Problems can also occur when a stimulation tool or other tool is being removed from the wellbore. As the stimulation tool is removed from the wellbore, fluids are swabbed out of the well in the process, causing the well to become unstable. In horizontal production arrangements, formation pressure may vary significantly at the same depth or for relatively small changes in true vertical depth. Thus, some zones to be completed may have greater pressure than the hydrostatic head while other zones may be at lower pressures than the hydrostatic head. The effect of these pressure conditions is that some of the zones in the horizontal well will tend to take on fluids while others will tend to flow, resulting in what is termed an underbalanced situation. Present solutions to these problems, including increasing mud weight, can be time consuming and may damage formations, adversely affecting potential recovery of hydrocarbons.
Existing devices used to address swabbing and/or control of underbalanced situations include foot valves and closing sleeves. Foot valves are mechanically operated flowbore valves which are controlled through tubing manipulation by a well operator. The foot valve is most often a valve which closes the wellbore as an operator removes a "stinger" or other tubular member from the valve assembly. The foot valve is reopened by means of a stinger which is inserted into the valve assembly to mechanically open the valve.
Foot valves are distinct in operation and employment from other wellbore valves such as safety (or "fail safe") valves and other surface controlled valves. Safety valves are normally closed valves and are designed to close automatically in response to one or more sensed well conditions, such as those indicative of an emergency. Although "surface controlled" valves may be closed at will, rather than automatically, they require some sort of auxiliary control means to operate. Surface controlled valves are opened and closed either by electrical control or by means of hydraulic pressure actuation. Although valuable, surface controlled valves are vulnerable to interruptions in their control means. Because of the difference in function, foot valves are typically employed much deeper within a wellbore than a safety valve. A safety valve is normally employed in depths above 2,000 feet in order to close off the well in case of an emergency. A foot valve, however, is usually required deeper in the wellbore (5000-20,000 feet) and in the vicinity of the lower most production packer.
One example of a foot valve is the Otis 212FO Back-Pressure Valve (PC/5063) which was marketed by the Otis Engineering Corp. in the late 1960's. The Back-Pressure Valve, attached to the bottom of a packer, was designed to shut off flow from below the packer when the sealing unit and tail pipe were removed.
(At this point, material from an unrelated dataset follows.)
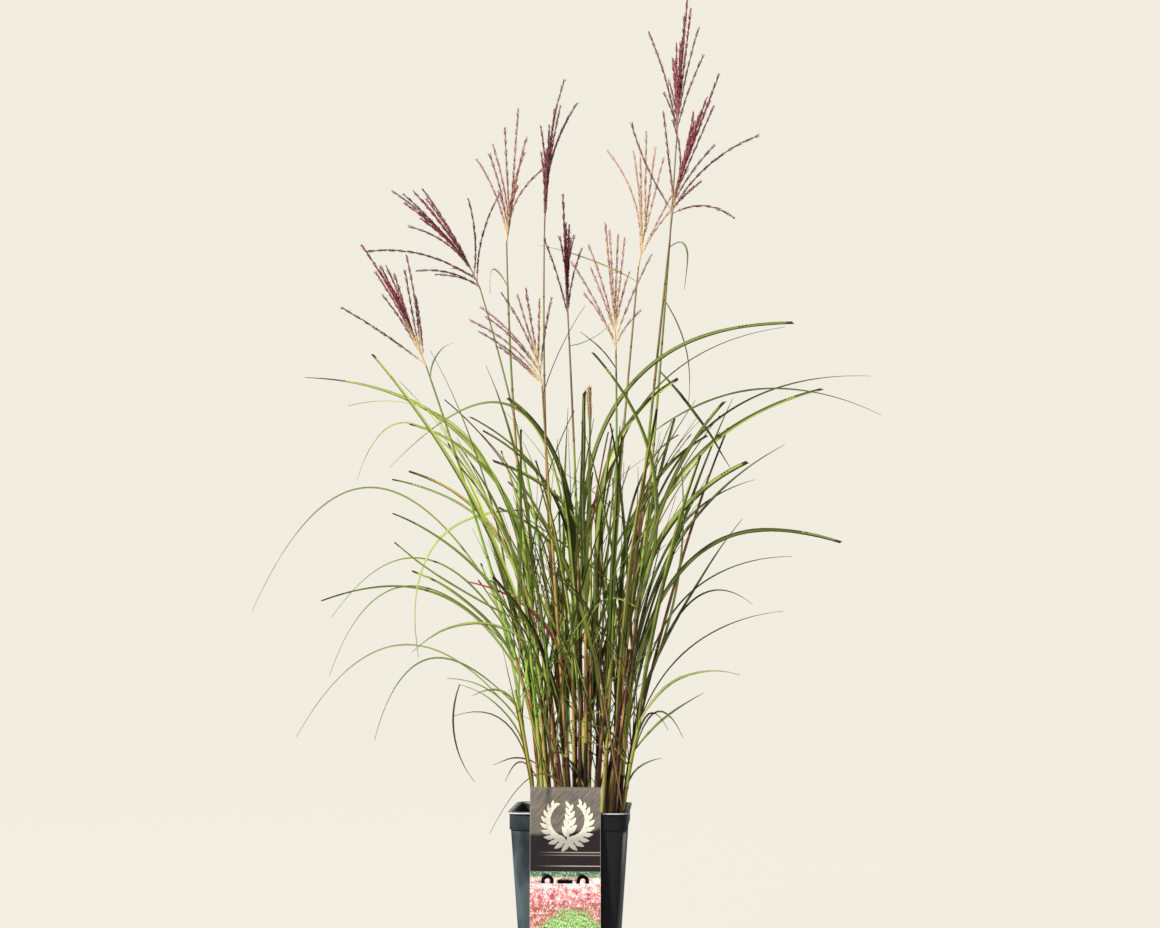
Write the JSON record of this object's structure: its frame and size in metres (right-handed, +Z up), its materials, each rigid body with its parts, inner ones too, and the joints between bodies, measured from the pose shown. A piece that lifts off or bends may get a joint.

The valve featured a pivotable flapper-type plate which sealed against a resilient seal and metal seat.
Ball-type foot valves are also known. The Otis "PERMA-TRIEVE".RTM. Packer with Foot Valve, for example, employs a ball-type valve which is connected to the bottom of a packer and opened and closed by a stinger run on tubing with an Otis Seal Unit. After the packer is set, the seal unit with stinger attached opens the foot valve as it enters the packer bore. When the seal unit is retrieved, the stinger is designed to close the valve as it is removed.
It may be desirable to perform work in a wellbore at a depth below where the foot valve have been installed. Due to the size (outside diameter) and configuration of the tools to be inserted, and the internal restrictions of the prior art valves, it can be difficult, if not impossible, to perform the desired work below such valves without removing them. The prior art valves described above are difficult to conveniently fit into the wellbore while maintaining the full bore of the production string's inside diameter. Due to their size and shapes, such valves tend to present obstacles to inserted tools, particularly those with radially extending profiles. Surface irregularities of inserted tools, such as extending keys, could prevent passage of the tools through the valve, prematurely activate the valve or damage the valve. Prior art foot valves having flat flappers do not provide sufficient outside diameter (OD) to inside diameter (ID) ratios to allow full bore tool passage in a restricted casing. For example, the flapper plate of the Otis 212FO Back-Pressure Valve (PC/5063) presents a flat upper face when the valve is in a closed position. When the valve is opened, the flat face will restrict available flowbore space, necessitating a reduction in the size of tools which can be run past the valve. These space limitations dictate against use of a flat plate flapper valve in a well control valve application.
Accordingly, there is a need to improve the economics of well completion by reducing rig time. Toward this end, it is highly advantageous to isolate zones and selectively stimulate the zones of a multiple zone well in a single trip.
There is also a need to provide a stimulation system that provides a positive indication of the position of stimulation tools in the well during stimulation.
There is also need to control the flow of fluids into and out of each of the zones of a multiple zone well, a further need to maintain hydrostatic balance during completion, and a further need to prevent swabbing which may occur upon removal of the stimulation tools from the wellbore.
There is still a further need to provide a well control valve that can be used in a single trip completion system that allows for passage of an inner string through said well control valve while maximizing the outer diameter of the inner string.
Additionally, there is a need to provide a well control valve which prevents flow from the production zones once stimulation of all production zones is completed.
The present invention overcomes the deficiencies of the prior art.